When we seek to disciple others, it is easy to feel the pressure of perfection - the need to have it all together. However, the greatest leverage we have in our discipling can be those past mistakes and a testimony of victory. Discipling others requires a willingness to be vulnerable and open, to share our failures of the past and to give hope of redemption. We know what truths and practical steps to share because we have been there ourselves and know what it takes to overcome certain challenges.

It is important to remember that discipleship requires maturity. If I am struggling with a certain issue, it will not help me to turn to a peer and ask her to help me with an issue she wrestles with herself. The weak cannot strengthen the weak. Instead, the disciple should have someone who can be an example to them, who has walked the path before them and come to a season of freedom in that area of life.

5. Discipleship is duplicatable.

At the end of “War Room,” Clara did not admonish Elizabeth by saying “now that you know my strategy works, next time you meet someone who is struggling, send them my way and I will train them in the same way I have trained you.” Rather, she encouraged Elizabeth to take what she had learned and pass it on to someone else.

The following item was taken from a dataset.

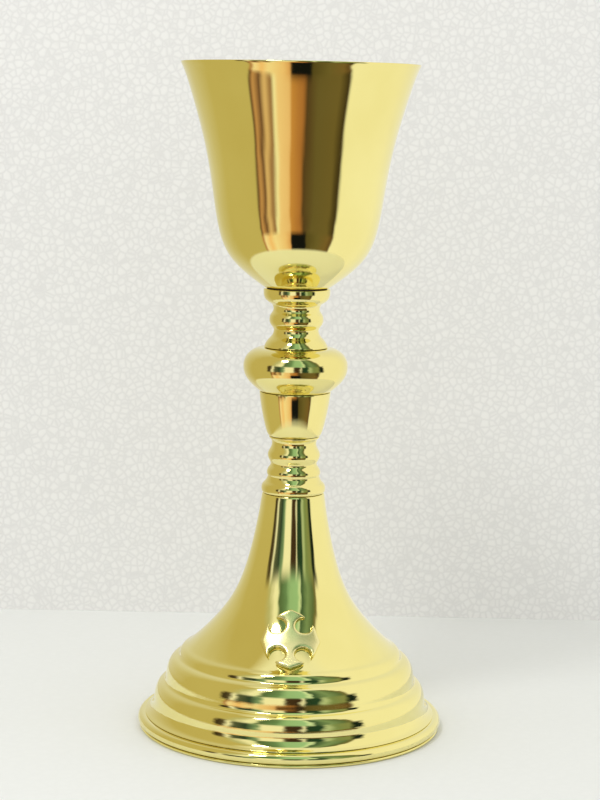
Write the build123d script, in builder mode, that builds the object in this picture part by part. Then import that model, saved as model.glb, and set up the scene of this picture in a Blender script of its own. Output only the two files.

This is discipleship: taking what we have learned, teaching and empowering others to share that same truth with those they will disciple. Discipleship is not about self recognition. It is simply living our lives in humility and with a willingness to give our all to see others better know and love Jesus. After all, we are not the ones who hold all the answers; however, we do know the One who does, and He is an expert at discipleship. There are few things more joyful than seeing a person you have discipled achieve victory and then turn to pass that freedom on to someone else.

You then, my child, be strengthened by the grace that is in Christ Jesus, and what you have heard from me in the presence of many witnesses entrust to faithful men who will be able to teach others also.